Pick out every line holding the string "from" and copy it.

▶ [Material]:
+-------+

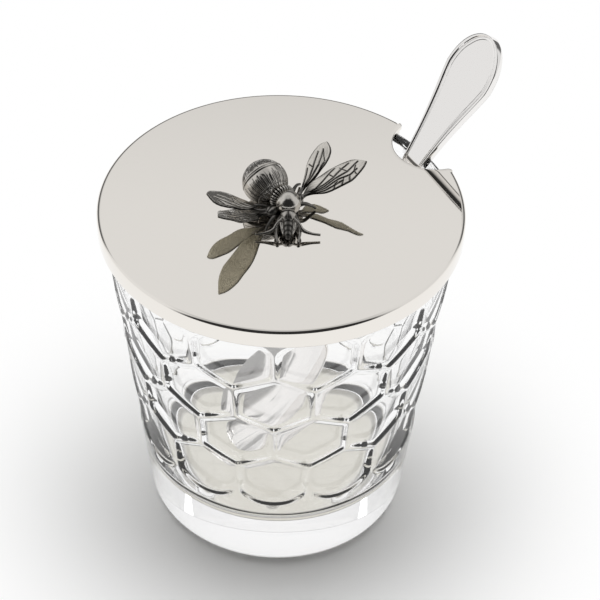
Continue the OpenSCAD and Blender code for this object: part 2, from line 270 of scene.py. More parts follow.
# %% Sizes of the cap
lid_r, lid_t, skirt_t, skirt_h, edge_round, lid_gap = 45.0, 1.2, 1.0, 5.0, 1.0, 0.2
notch_r, notch_rho, notch_az = 10.3, 45.8, math.radians(33.9)
lid_top = pot_h + lid_gap + lid_t
lid_under = lid_top - lid_t
hem_z = lid_top - skirt_h
corner_r = 1.2


# %% Outline of the cap
def arc(centre, radius, start, stop, count):
    """Points and outward normals on a circle's arc, turning from one angle to the other."""
    a = np.linspace(start, stop, count)
    out = np.stack([np.cos(a), np.sin(a)], -1)
    return np.asarray(centre) + radius * out, out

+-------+

▶ [Solved problem]:
Continue the OpenSCAD and Blender code for this object: part 2, from line 270 of scene.py. More parts follow.
    """Points and outward normals on a circle's arc, turning from one angle to the other."""